Wilma has been writing to the prime minister, Anthony Albanese, since October 2023, urging him to protect the sites and investigate and remediate any damage. She has been fobbed off, referred to the foreign affairs department or the Office of Australian War Graves.

Wilma wants the Albanese government to raise the issue of the damaged graves with the Israeli president, Isaac Herzog, who will visit Australia this week. Photograph: Rohan Thomson/The Guardian

“Your response referred me to the Dept.Foreign Affairs,” she wrote to the prime minister’s office in October 2023. “I consider this an abrogation of the responsibility of our national spokesperson, our PM. And to his responsibilities to those Australian Citizens so totally concerned at the genocide of Palestinians.”

“My father, a World War 2 soldier is buried in the Gaza War Cemetery along with some 200 other Australian soldiers. Perhaps the Prime Minister could find out whether the cemetery has been obliterated by nearby bombing and explain whether action will be taken to restore their gravesites or alternatively return their remains to Australia.”

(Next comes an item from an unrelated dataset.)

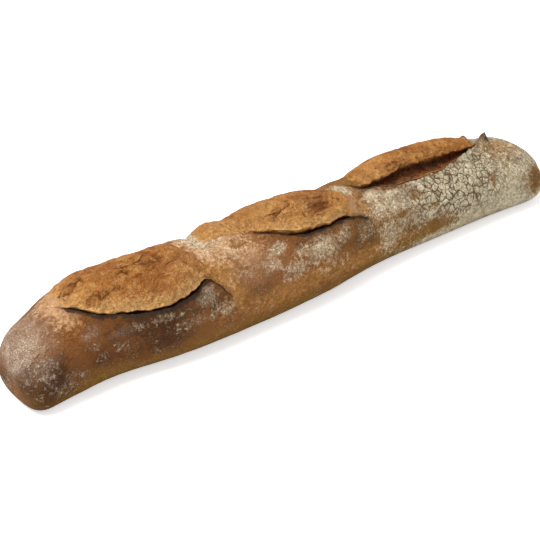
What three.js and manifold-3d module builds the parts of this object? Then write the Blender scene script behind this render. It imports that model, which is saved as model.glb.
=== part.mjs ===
// A rustic baguette: one baked loaf lying on its flat underside.
// Millimetres, +Z up, +X along the loaf, origin at the middle of its footprint.

import * as THREE from 'three';
import { mergeVertices } from 'three/addons/utils/BufferGeometryUtils.js';
import Module from 'manifold-3d';

const wasm = await Module();
wasm.setup();

// Driving dimensions

const loaf = {
  length: 520,
  nearCap: { length: 33, power: 3.2 }, // how far the end at -X takes to round off, and how bluntly
  farCap: { length: 37, power: 1.8 }, // below 2 an end is more pointed than half an ellipse
  crownPower: 2.15, // superellipse of the section above its widest line
  footPower: 2.7, // and below it, where the side turns in to the base
  widestShare: 0.42, // height of the widest line over the crown's height
  pressedFlat: 3, // depth of round underside that the oven floor pressed flat
  rings: 72,
  capRings: 0.12, // share of the rings spent on each rounded end
  segments: 36,
};

// Nine sections at equal steps along X, from the blunt near end to the far end.
const halfWidths = [34, 38.5, 42, 38.5, 40, 38.5, 39, 38, 38];
const crownHeights = [52, 61, 68, 62, 65, 63, 61, 55, 44];
const drifts = [-4, 5, -1, -5, -2, 5, 6, 5, 2];

// Three slashes. The edge angles run round the loaf in degrees, 0 on the crown and positive to
// the front, at equal steps along the cut. The seam is the new crust that rose behind that edge.
const slashes = [
  {
    from: -230, to: -100,
    edgeAngles: [-12, 27, 47, 57, 54, 46],
    seamWidth: 62, seamRise: 9,
    cutWidth: 4, cutDepth: 6,
  },
  {
    from: -101, to: 56,
    edgeAngles: [-10, -4, 16, 35, 41, 50],
    seamWidth: 52, seamRise: 12,
    cutWidth: 5, cutDepth: 6,
  },
  {
    from: 58, to: 212,
    edgeAngles: [8, 23, 29, 25, 11, -3],
    seamWidth: 46, seamRise: 9,
    cutWidth: 9, cutDepth: 6,
  },
];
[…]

Now, with the impending visit of the Israeli president, Isaac Herzog, Wilma wants the Albanese government to show the leadership she has been calling for.

At the very least, she wants pressure placed on Israel to allow staff from the Office of Australian War Graves into Gaza to assess the damage.

“I’d like them to raise it with the Israeli president,” she says.

“I think they’re passing the buck, continually referring it to the Australian war graves commission.”

The prime minister’s office has been contacted for comment.

Earlier this week, a spokesperson for Australia’s Department of Veterans’ Affairs told Guardian Australia there had been “significant damage” to the Gaza War Cemetery “and this includes the graves of Australians”.

“The Office of Australian War Graves is very concerned by the damage to the cemetery,” they said.

“The Commonwealth War Graves Commission plans to secure and repair the cemetery as soon as it is safe to do so, however, it is expected that full reconstruction will take some time as the immediate post-conflict priority for works will be directed to humanitarian efforts.”

On Friday the acting prime minister, Richard Marles, said the government was “obviously very concerned” about the destruction of Australian war graves in Gaza.

“We have clearly expressed our concern,” he said. “As soon as the situation is one where we can safely repair those graves, obviously, we will do that, but that’s clearly not what the situation is on this day.”

Wilma wrote a poem about her father. Its final lines hint at the power her father’s grave held in her heart and now, at the pain she endures at its loss.

“I stood at your grave in the Gaza sun, the smell of Eucalypts filling the air. My tears fell in the dust, it seemed unjust to lose you, so young – unfair.”

“And I wished you home to comfort and love, and those who cared.”